Average Recovery Speed*

Redundancy & Protection*

Cost*

Proprietary Ring / TCP

300 ms

Medium

Medium

Proprietary Ring / UDP

200 ms

Medium

Medium

STP-Redundant Ring / TCP

30-90 seconds

Medium

Medium

STP-Redundant Ring / UDP

10-50 seconds

Medium

Medium

RSTP-Redundant Ring / TCP

1-3 seconds

Medium

Medium

RSTP-Redundant Ring / UDP

<1-2 seconds

Medium

Medium

STP-Mesh / TCP

60-300 seconds

Higher

Higher

STP-Mesh / UDP

40-150 seconds

Higher

Higher

RSTP-Mesh / TCP

3-10 seconds

Higher

Higher

RSTP-Mesh / UDP

1-2 seconds

Higher

Higher

Trunking / TCP

100-200 ms

Lower

Lower

Trunking / UDP

0-10  ms

Lower

Lower

 

*Approximations only, based on a review of the literature, manufacturer claims and average test results.

Managed Ethernet Switches – The Hardware That Makes It Happen

All this protection and speed is, of course, dependent on the up-to-date hardware that works with these configurations and protocols.
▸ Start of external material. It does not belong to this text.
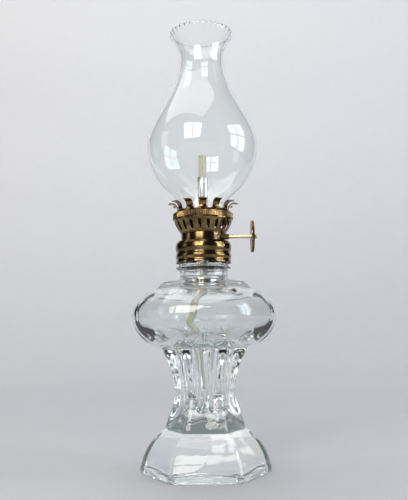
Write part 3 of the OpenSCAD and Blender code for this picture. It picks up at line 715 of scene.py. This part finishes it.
def milled_rim():
    """The rolled rim with its milled edge."""
    def milling(angle, radii, heights):
        on_face = smooth((radii - (RIM_R - 0.35)) / 0.3)
        tick = 0.5 + 0.5 * np.cos(RIM_TICKS * angle)
        return radii - RIM_CUT * on_face * tick ** 1.5, heights

    under_z = RIM_Z - SHEET + 0.05
    outline = rounded([
        (BASKET_TOP_R, RIM_LOW_Z), (RIM_R, RIM_LOW_Z), (RIM_R, RIM_Z),
        (CROWN_R, RIM_Z), (CROWN_R, under_z), (BASKET_TOP_R, under_z),
    ], 0.42, 6)
    return turned("milled_rim", outline, BRASS, "burner", ["knurled_rim"],
                  around=RIM_TICKS * 8, shape=milling, crease=50)


def prong_profile(curl):
    """Points of the crown's sheet, from the skirt up and out over the curl: radius, height, length so far."""
    path = [(CROWN_R - 0.02, RIM_LOW_Z), (CROWN_R - 0.02, RIM_Z), (PRONG_R + SHEET, BAND_TOP_Z)]
    centre = PRONG_R + CURL_R + SHEET
    for k in range(25):
        a = math.radians(180 - curl * k / 24)
        path.append((centre + CURL_R * math.cos(a), CURL_Z + CURL_R * math.sin(a)))
    path = np.array(rounded(path, 0.7, 4, closed=False))
    length = np.concatenate([[0], np.cumsum(np.linalg.norm(np.diff(path, axis=0), axis=1))])
    return path, length


def curled_prongs():
    """The gallery's crown: twelve sprung prongs cut from one cup and curled outwards."""
    rng = random.Random(12)
    columns = 13
    points, faces = [], []
    for i in range(PRONG_COUNT):
        path, length = prong_profile(CURL_ANGLE - 1 + rng.uniform(-4, 2))
        total = length[-1]
        root = (BAND_TOP_Z - RIM_LOW_Z) * 0.86
        half_part = math.pi * PRONG_R / PRONG_COUNT
        gap = half_part - PRONG_W / 2
        tip = PRONG_W / 2
        quarter = np.linspace(0, math.pi / 2, 9)
        end = np.linspace(0, math.pi / 2, 12) * 0.995
        rows = np.unique(np.concatenate([
            np.linspace(0, root, 8),
            root + gap * (1 - np.cos(quarter)),
            np.linspace(root + gap, total - tip, 26),
            total - tip * (1 - np.sin(end)),
        ]))
        lean, twist = rng.uniform(-0.012, 0.012), rng.uniform(-0.05, 0.05)
        first = len(points)
        for v in rows:
            r, z = np.interp(v, length, path[:, 0]), np.interp(v, length, path[:, 1])
            part = math.pi * r / PRONG_COUNT
            if v <= root:
                half = part
            elif v <= root + gap:
                opened = math.sqrt(max(0, gap ** 2 - (gap - (v - root)) ** 2))
                half = part - opened * part / half_part
            else:
                half = PRONG_W / 2
            if v > total - tip:
                half = PRONG_W / 2 * math.sqrt(max(0.0004, 1 - ((v - total + tip) / tip) ** 2))
            free = float(smooth((v - root) / (total - root)))
            for c in range(columns):
                u = -1 + 2 * c / (columns - 1)
                turn = math.radians(270 + i * 360 / PRONG_COUNT) + u * half / r + lean * free
                points.append((r * math.cos(turn), r * math.sin(turn), z + free * twist * u * 2))
        for j in range(len(rows) - 1):
            for c in range(columns - 1):
                a = first + j * columns + c
                faces.append((a, a + 1, a + columns + 1, a + columns))
    prongs = finished_mesh("curled_prongs", points, faces, BRASS, "burner", ["prong_crown"])
    thicken_sheet(prongs, RIM_LOW_Z)
    return prongs


def thicken_sheet(piece, level):
    """Thickens a sheet round the lamp's axis inwards. Its face nearest a level tells which way is out."""
    work = bmesh.new()
    work.from_mesh(piece.data)
    bmesh.ops.recalc_face_normals(work, faces=work.faces)
    work.faces.ensure_lookup_table()
    nearest = max(work.faces, key=lambda f: -abs(f.calc_center_median().z - level * MM))
    centre = nearest.calc_center_median()
    if nearest.normal.x * centre.x + nearest.normal.y * centre.y < 0:
        bmesh.ops.reverse_faces(work, faces=work.faces)
    work.to_mesh(piece.data)
    work.free()
    thicken(piece, SHEET, edge=0.06)
    piece.data.polygons.foreach_set("use_smooth", [True] * len(piece.data.polygons))
    piece.data.set_sharp_from_angle(angle=math.radians(50))


# Winder

def winder_pieces():
    peen_r = SHAFT_R + 0.25
    shaft = rounded([
        (0, SHAFT_IN_X), (SHAFT_R, SHAFT_IN_X), (SHAFT_R, SHAFT_OUT_X - 1.3), (peen_r, SHAFT_OUT_X - 1.1),
        (peen_r, SHAFT_OUT_X - 0.45), (SHAFT_R - 0.15, SHAFT_OUT_X), (0, SHAFT_OUT_X),
    ], 0.2, 4)
    turned("wire_shaft", shaft, PALE_BRASS, "winder", ["winder_shaft"],
           around=48, along_x=True)
    hole, collar_r, collar_x = SHAFT_R + 0.05, BUSH_R + 0.15, BUSH_IN_X + 0.5
    bush = rounded([
        (hole, BUSH_IN_X), (collar_r, BUSH_IN_X), (collar_r, collar_x), (BUSH_R, collar_x),
        (BUSH_R, BUSH_OUT_X), (hole, BUSH_OUT_X),
    ], 0.15, 3)
    turned("turned_bush", bush, DARK_BRASS, "burner", ["shaft_bush"],
           around=64, along_x=True)
    thumb_wheel()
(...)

B&B Electronics EIR500 and EIR600 series industrial managed switches deliver redundant, ultra-fast recovery.

With features such as IEEE 802.3x flow control, redundant ring or RSTP capability, under 300ms recovery and other industrial grade features, these form the hardware backbone of many demanding industrial networks.

These are also capable of greater redundancy for even more security. For instance, dual homing prevents loss of connectivity between the redundant ring and the upper level switch. Coupling ring connects two redundant rings together to create additional redundancy.

As an example, a power company uses Ethernet switches from B&B Electronics with dual homing and coupling ring configuration to remotely manage hard-to-reach substations. Substations use “step down” transformers to convert high voltages from the power grid to lower levels for homes and businesses. A bus splits electricity to distribution lines.

Circuit breakers and switches disconnect from the power grid or lines in a split second to protect from lightning or overloads, then reconnect just as quickly to restore power – and profits.

This is an example of how the additional cost of cabling and equipment is justified by the extra level of security.